В этом контексте вполне закономерны упоминания куклы в одном ряду с предметами, маркирующими первичную социализацию ребенка, – крестильной рубашкой или чепчиком.
• «Пожилая женщина вспомнила такую картинку из детства: когда пришли с обыском, она свою крестильную рубашку и куклу успела спрятать на печку» [Кошмар на улице Мельникова не забыть. Обратная связь (2002) // «Известия», 2002.11.03].
• «И наиболее острыми становятся две точки: когда Ротмистр бережно перебирает вынутые из потаенного ящичка секретера куклу и крестильный чепчик своей когда-то нежно любимой жены; когда он на авансцене страстно, напоследок, прижимает к себе дочь…» [«…И поле битвы – сердца людей» (2003) // «Театральная жизнь», 2003.05.26].
Часто куклы или иные зоо– и антропоморфные игрушки маркируют «женское» и «мужское» пространство (пространство девочек и мальчиков, если говорить о детях – см. илл. 128 [Лаврентьева 2008]), то есть являются важным гендерным маркером.

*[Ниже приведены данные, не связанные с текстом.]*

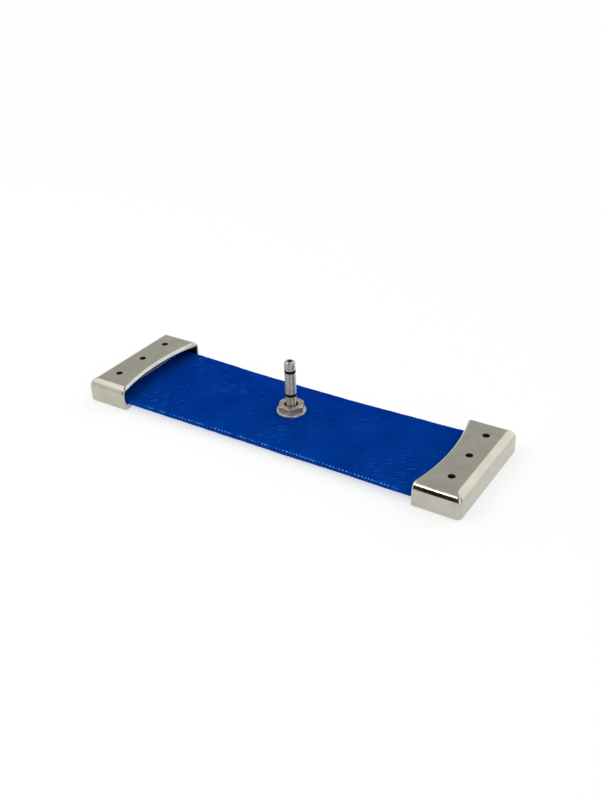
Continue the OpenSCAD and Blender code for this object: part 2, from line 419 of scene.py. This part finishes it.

• «Пестрые английские раскрашенные тетрадки и книжки, кроватки с куклами, картинки, комоды, маленькие кухни, фарфоровые сервизы, овечки и собачки на катушках – обозначали владения девочек; столы с оловянными солдатами, картонная тройка серых коней, с глазами страшно выпученными, увешанная бубенчиками и запряженная в коляску, большой белый козел, казак верхом, барабан и медная труба, звуки которой приводили всегда в отчаяние англичанку мисс Бликс, – обозначали владения мужского пола» [Д. В. Григорович. Гуттаперчевый мальчик (1883)].
• «Трудно, например, представить себе, что мама когда-то была такая же маленькая, как Шура, и играла куклами, а папа – было время – вовсе не ездил в должность, а скакал верхом на палке, в бумажном колпаке» [В. Г. Короленко. Ночью (1888)].
• «Усядемся за столом и, каждый занимаясь своим делом (я рисовал, выстраивал солдатиков, девочки шили платья для кукол), слушаем чтение Юлии Михайловны» [Юрий Никулин. Как я учился ходить (1979)].